First of all, we are the ones who are directly involved. However, it is only right that the international community, as well as Ethiopia’s partners, should be concerned about the Ethiopian issue and strive to be part of the solution. In this spirit, it is appropriate to consult and discuss with people, professionals and officials in institutions such as the EHRC.
For this reason, we will discuss our information, opinions, and solutions about issues that need to be addressed, since human rights is primarily concerned with the protection of civilians in times of conflict. So far, I believe that all the conversations I have had with foreign visitors are useful and healthy.
What do you think of the success of the Commission as it stands now?

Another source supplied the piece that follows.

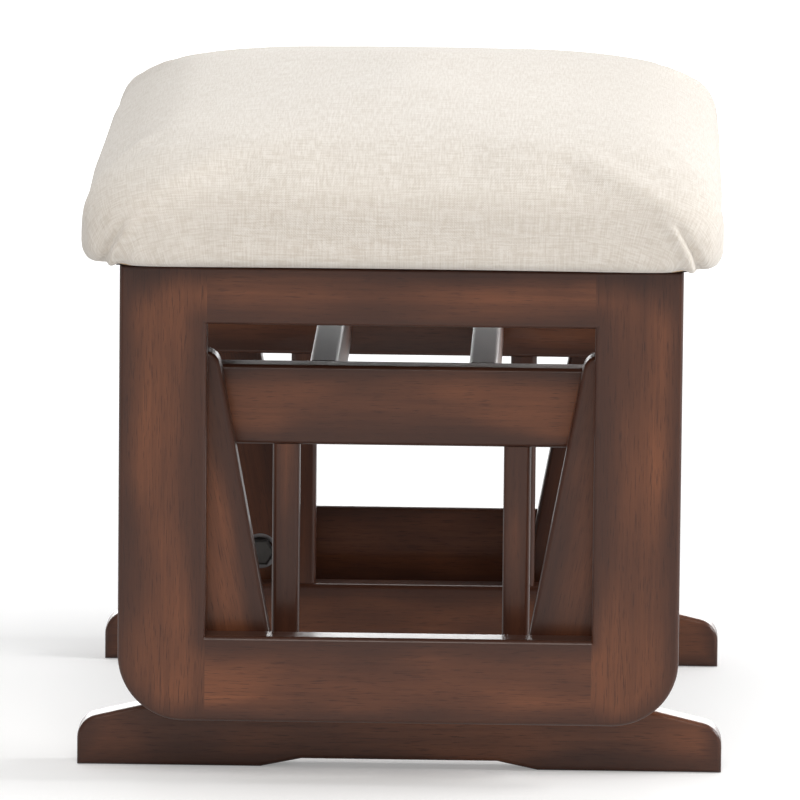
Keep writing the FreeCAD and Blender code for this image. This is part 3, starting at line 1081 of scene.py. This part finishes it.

I believe that the Commission’s activities are well founded and that the government has a strong political will and commitment to move forward with the change in agenda. There is an opportunity to move the process of change forward in Ethiopia. But it is also important to remember that we are facing many challenges and obstacles. It is a serious problem. This cannot be taken lightly. We are facing a very serious human rights challenge in Ethiopia, especially in the context of the conflict. So, despite the challenges and obstacles, I personally still have hope and still believe that we can overcome all the challenges we face and not only with regard to the EHRC, but also strengthen other institutions and create a better situation in Ethiopia.